** START Data **

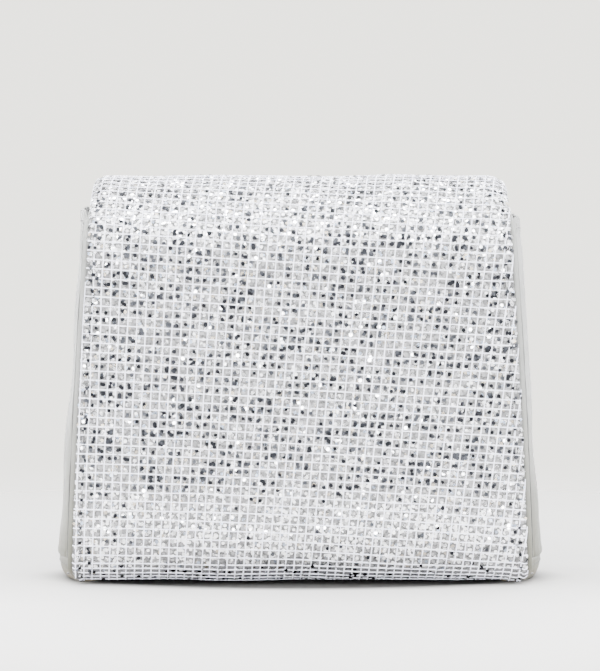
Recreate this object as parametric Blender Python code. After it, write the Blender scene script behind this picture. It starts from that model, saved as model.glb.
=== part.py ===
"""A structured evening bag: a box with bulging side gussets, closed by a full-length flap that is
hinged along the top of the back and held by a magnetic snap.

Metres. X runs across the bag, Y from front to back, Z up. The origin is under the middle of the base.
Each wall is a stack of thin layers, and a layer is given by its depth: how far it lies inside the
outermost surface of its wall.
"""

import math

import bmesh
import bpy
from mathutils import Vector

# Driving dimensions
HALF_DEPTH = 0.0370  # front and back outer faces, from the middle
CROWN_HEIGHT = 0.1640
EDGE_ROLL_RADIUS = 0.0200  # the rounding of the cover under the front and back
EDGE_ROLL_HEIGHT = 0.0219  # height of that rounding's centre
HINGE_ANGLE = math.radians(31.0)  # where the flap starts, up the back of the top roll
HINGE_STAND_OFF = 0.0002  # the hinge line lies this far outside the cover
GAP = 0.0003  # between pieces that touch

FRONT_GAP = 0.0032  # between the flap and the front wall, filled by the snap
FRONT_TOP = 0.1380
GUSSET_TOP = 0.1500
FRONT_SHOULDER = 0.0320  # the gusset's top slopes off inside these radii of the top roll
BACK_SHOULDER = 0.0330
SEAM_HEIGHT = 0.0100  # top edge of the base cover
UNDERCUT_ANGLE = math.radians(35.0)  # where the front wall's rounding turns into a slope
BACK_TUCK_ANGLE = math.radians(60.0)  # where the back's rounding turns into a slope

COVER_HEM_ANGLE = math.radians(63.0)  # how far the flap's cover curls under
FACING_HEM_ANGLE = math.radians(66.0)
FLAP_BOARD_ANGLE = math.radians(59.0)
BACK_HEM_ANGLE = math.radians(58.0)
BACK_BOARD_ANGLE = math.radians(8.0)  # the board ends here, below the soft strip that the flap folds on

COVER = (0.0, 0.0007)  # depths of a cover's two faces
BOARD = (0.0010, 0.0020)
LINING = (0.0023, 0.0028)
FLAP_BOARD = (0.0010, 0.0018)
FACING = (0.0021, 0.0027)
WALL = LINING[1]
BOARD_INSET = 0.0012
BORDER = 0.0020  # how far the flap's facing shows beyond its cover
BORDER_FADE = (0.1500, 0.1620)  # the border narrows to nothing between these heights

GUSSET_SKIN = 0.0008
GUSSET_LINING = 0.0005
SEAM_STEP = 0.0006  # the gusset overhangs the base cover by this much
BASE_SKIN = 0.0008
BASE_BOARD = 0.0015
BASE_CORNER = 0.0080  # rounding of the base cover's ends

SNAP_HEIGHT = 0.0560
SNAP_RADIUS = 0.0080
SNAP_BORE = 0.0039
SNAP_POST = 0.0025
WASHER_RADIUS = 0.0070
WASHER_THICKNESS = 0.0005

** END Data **

What the task requires: Quote exactly the stretch of lines above that starts at the first one and ends at the line with "import math", and nothing beyond it.

Completed task:
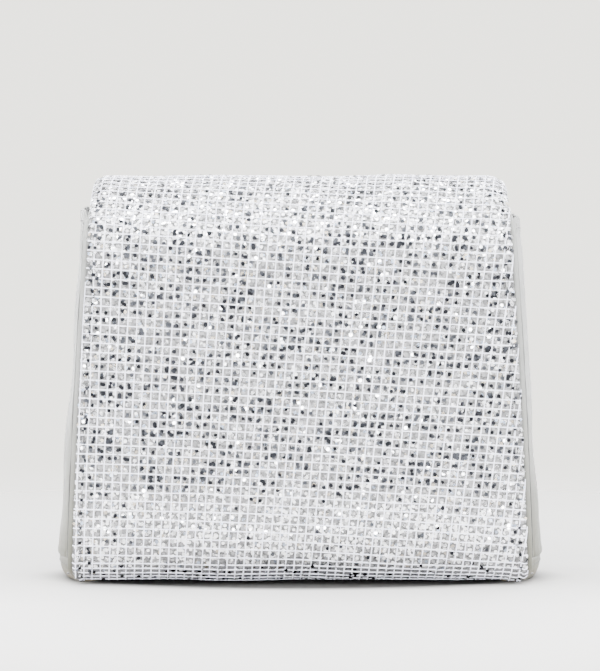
Recreate this object as parametric Blender Python code. After it, write the Blender scene script behind this picture. It starts from that model, saved as model.glb.
=== part.py ===
"""A structured evening bag: a box with bulging side gussets, closed by a full-length flap that is
hinged along the top of the back and held by a magnetic snap.

Metres. X runs across the bag, Y from front to back, Z up. The origin is under the middle of the base.
Each wall is a stack of thin layers, and a layer is given by its depth: how far it lies inside the
outermost surface of its wall.
"""

import math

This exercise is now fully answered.